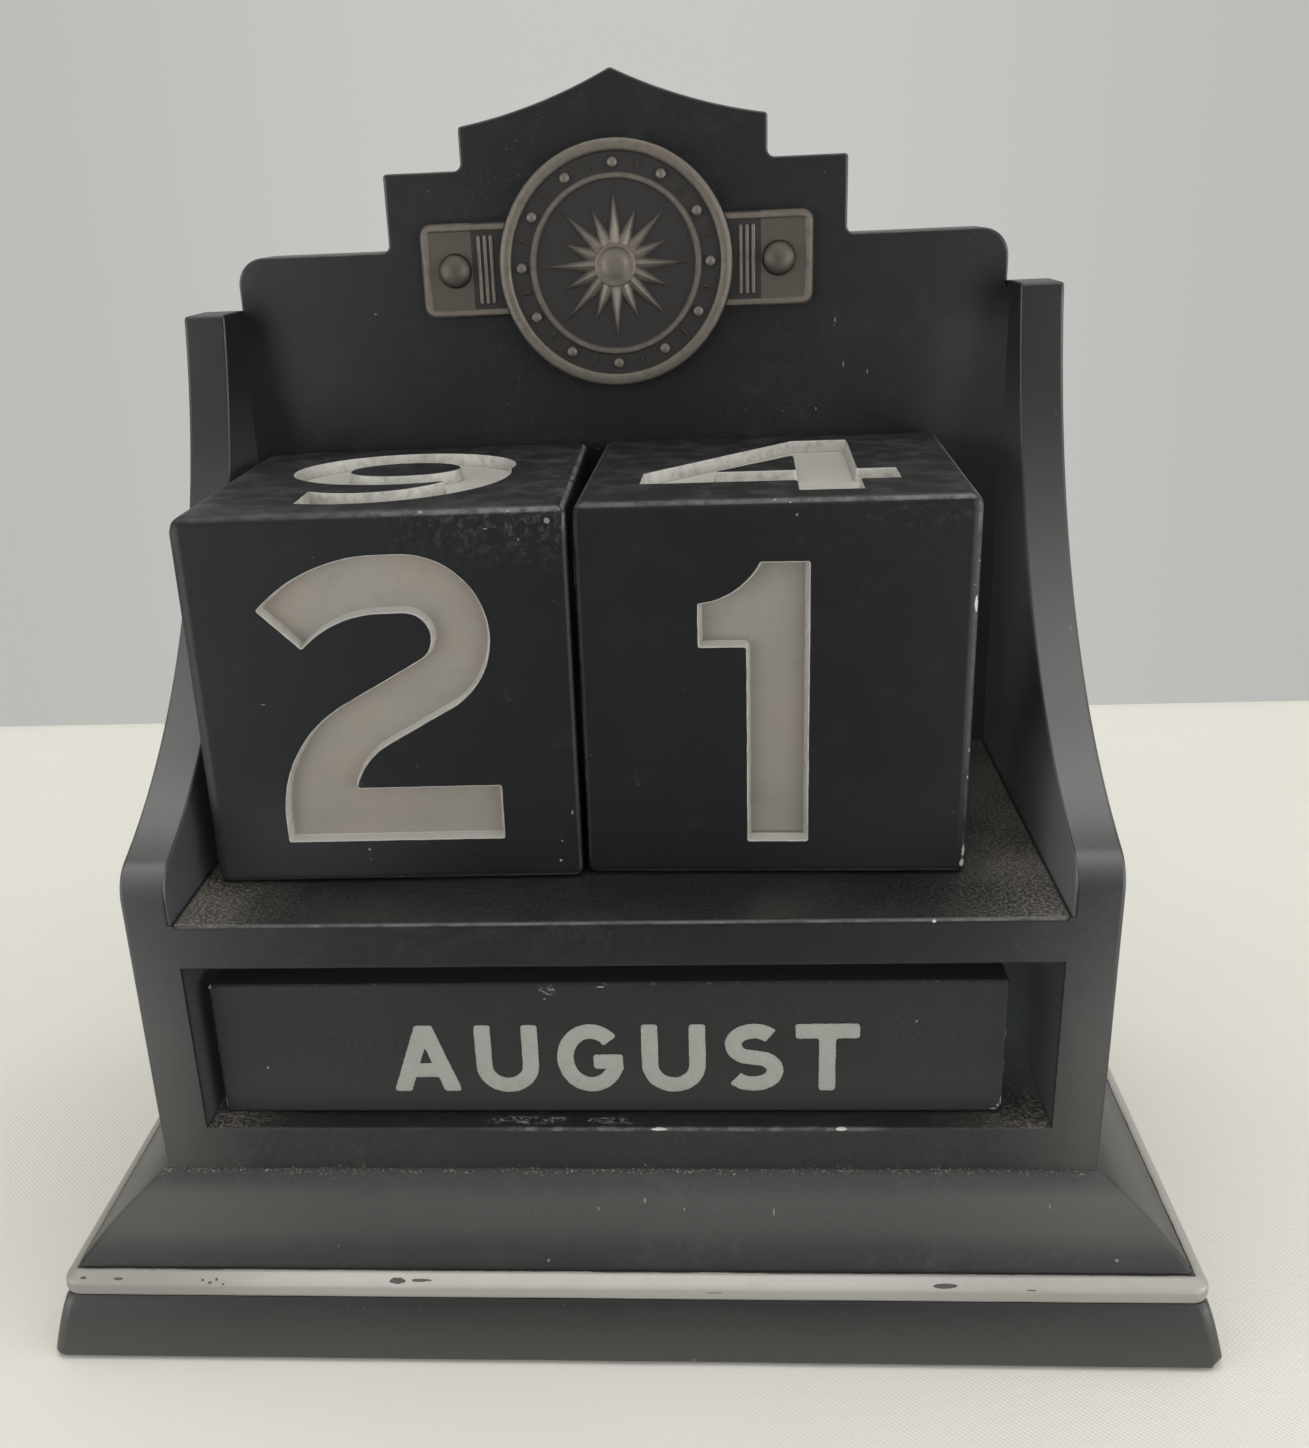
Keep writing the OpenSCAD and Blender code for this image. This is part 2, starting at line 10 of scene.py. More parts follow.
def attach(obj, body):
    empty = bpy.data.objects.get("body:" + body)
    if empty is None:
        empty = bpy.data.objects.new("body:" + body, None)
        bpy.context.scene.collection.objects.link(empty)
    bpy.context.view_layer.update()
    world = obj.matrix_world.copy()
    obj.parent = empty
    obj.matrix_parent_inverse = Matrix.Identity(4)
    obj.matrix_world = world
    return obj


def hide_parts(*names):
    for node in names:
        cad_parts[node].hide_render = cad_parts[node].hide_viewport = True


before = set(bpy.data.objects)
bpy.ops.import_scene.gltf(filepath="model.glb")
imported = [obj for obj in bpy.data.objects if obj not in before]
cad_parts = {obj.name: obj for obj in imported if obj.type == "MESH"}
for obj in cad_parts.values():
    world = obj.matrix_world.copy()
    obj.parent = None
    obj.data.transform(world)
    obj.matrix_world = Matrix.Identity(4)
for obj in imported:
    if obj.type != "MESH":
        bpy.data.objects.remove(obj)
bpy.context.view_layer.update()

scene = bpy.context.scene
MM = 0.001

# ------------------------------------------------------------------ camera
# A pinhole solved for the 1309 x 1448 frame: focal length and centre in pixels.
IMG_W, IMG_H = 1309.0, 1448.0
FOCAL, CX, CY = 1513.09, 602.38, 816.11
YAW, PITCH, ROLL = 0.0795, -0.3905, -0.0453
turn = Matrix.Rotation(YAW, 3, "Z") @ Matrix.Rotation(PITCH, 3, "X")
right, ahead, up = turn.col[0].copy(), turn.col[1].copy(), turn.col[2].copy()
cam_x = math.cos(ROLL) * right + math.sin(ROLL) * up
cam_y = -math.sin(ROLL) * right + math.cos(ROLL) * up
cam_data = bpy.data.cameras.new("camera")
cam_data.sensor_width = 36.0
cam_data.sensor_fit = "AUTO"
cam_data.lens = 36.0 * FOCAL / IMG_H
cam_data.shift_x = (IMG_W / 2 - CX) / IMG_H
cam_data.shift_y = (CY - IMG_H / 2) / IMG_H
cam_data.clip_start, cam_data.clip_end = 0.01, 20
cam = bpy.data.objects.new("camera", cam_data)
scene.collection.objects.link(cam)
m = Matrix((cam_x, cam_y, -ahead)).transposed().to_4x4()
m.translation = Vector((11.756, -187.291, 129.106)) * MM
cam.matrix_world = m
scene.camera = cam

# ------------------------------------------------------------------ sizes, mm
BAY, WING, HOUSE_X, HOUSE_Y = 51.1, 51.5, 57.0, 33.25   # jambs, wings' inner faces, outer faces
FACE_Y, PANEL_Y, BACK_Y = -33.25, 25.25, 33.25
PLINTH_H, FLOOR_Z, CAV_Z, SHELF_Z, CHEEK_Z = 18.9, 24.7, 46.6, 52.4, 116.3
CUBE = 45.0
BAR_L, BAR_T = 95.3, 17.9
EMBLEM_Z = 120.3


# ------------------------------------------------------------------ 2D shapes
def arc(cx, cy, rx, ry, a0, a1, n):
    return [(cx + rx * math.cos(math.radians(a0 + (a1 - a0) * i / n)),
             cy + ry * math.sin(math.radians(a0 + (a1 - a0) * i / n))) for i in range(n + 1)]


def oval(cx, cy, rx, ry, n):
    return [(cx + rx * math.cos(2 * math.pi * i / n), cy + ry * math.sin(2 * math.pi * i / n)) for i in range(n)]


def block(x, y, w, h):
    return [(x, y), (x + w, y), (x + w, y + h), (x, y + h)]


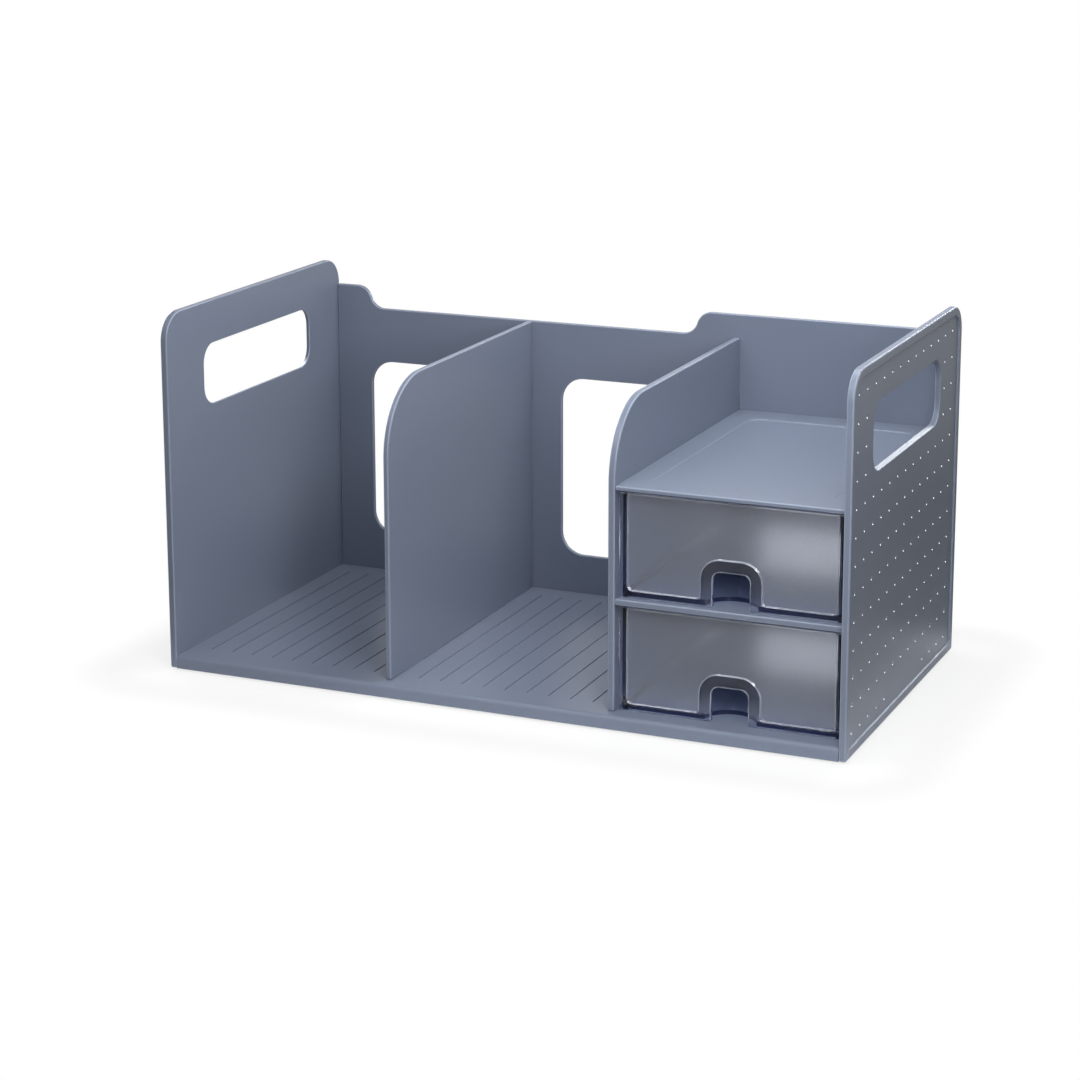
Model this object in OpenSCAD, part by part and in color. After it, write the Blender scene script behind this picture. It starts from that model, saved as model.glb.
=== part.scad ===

▶ _PROBLEM STATEMENT_: In the entries above, find the line containing "Model this object". Set down that line and every line after it through the last one, exactly and alone.

▶ _SOLUTION TO THIS PROBLEM_:
Model this object in OpenSCAD, part by part and in color. After it, write the Blender scene script behind this picture. It starts from that model, saved as model.glb.
=== part.scad ===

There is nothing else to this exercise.